### Exercise brief
Copy out every line containing the word "part".

* start Dataset extract *

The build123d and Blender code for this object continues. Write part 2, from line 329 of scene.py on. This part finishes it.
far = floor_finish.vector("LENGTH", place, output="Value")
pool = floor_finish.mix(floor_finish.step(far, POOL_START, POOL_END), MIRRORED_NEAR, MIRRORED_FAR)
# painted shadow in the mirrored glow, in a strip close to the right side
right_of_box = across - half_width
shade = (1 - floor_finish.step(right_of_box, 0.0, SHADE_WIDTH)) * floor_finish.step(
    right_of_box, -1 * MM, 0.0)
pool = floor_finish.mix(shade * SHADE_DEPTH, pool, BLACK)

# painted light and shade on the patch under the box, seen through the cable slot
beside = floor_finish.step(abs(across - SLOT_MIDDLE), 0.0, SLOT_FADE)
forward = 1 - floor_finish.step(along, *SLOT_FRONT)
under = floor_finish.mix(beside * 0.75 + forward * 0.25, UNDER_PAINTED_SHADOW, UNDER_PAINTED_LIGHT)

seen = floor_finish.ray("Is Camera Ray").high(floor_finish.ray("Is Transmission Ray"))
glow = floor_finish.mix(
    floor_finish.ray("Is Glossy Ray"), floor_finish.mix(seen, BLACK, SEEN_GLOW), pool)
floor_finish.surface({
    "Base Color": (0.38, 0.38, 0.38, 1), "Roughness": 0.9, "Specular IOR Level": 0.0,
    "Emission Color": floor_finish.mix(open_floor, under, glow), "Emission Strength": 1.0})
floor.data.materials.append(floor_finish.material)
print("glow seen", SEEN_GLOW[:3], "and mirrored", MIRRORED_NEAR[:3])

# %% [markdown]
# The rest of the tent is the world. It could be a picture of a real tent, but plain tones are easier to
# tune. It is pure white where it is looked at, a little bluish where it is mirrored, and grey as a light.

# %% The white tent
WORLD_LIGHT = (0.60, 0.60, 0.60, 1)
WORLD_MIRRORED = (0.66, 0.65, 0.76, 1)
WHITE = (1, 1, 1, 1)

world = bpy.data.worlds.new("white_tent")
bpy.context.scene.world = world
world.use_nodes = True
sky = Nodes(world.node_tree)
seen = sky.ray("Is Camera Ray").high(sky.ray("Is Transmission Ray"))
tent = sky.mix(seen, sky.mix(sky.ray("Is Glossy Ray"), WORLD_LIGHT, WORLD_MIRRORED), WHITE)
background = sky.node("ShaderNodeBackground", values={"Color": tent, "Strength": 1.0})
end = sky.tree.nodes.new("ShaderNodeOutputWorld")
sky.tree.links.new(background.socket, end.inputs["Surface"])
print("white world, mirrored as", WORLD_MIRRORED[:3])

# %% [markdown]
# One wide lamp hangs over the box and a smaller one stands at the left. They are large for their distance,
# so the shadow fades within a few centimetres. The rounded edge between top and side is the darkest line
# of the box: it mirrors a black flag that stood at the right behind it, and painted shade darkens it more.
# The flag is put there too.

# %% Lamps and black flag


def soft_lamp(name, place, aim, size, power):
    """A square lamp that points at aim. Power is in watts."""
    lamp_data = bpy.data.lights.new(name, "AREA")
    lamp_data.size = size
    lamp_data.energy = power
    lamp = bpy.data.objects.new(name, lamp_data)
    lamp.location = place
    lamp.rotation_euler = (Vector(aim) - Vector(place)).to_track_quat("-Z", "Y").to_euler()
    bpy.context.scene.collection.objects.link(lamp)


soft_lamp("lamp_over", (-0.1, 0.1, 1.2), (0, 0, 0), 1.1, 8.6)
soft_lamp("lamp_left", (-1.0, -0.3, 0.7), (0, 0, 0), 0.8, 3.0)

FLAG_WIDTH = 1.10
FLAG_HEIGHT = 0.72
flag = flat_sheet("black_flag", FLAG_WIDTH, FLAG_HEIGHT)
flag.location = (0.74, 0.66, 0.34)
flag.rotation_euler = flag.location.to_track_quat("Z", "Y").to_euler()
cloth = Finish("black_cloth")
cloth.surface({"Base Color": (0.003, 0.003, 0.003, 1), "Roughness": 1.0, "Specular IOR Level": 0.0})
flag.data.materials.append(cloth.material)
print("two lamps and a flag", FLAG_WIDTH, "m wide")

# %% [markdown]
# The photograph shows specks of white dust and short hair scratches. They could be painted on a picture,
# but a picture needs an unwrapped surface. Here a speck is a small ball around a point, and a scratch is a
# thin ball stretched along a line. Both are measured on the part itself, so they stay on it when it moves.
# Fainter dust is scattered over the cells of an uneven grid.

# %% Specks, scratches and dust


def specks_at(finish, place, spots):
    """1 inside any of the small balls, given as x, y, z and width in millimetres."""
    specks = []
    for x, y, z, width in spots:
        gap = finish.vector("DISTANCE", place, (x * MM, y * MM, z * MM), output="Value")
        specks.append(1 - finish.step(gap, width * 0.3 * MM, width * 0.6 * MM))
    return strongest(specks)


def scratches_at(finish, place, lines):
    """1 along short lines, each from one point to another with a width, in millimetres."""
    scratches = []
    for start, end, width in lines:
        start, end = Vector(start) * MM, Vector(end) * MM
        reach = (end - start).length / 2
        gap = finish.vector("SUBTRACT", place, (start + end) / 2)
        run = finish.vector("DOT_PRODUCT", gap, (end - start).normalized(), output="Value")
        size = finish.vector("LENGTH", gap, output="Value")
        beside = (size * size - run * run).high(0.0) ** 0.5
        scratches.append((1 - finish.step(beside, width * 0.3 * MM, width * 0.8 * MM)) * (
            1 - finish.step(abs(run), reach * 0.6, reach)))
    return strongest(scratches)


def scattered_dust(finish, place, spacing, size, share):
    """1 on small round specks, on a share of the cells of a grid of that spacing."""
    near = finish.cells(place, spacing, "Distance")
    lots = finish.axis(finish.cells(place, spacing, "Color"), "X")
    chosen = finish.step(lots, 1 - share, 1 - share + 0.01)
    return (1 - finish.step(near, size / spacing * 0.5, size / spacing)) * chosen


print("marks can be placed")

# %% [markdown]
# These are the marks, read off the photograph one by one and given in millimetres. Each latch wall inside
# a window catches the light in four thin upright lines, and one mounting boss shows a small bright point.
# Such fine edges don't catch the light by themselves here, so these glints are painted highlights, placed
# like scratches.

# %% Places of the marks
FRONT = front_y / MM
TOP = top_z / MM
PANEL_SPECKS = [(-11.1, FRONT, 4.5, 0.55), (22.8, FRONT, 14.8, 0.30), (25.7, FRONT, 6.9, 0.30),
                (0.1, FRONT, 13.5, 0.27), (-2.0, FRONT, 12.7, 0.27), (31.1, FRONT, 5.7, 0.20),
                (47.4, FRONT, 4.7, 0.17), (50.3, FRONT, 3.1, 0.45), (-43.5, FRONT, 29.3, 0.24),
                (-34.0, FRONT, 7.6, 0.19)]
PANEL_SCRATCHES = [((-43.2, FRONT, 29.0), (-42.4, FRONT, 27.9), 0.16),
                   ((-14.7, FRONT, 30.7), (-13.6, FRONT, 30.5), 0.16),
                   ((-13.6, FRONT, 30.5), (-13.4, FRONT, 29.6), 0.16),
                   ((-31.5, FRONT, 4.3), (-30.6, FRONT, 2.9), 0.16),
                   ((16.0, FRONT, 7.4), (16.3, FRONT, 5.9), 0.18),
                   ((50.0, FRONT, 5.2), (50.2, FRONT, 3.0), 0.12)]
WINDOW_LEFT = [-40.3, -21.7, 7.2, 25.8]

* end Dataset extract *

### Exercise solution
The build123d and Blender code for this object continues. Write part 2, from line 329 of scene.py on. This part finishes it.
# thin ball stretched along a line. Both are measured on the part itself, so they stay on it when it moves.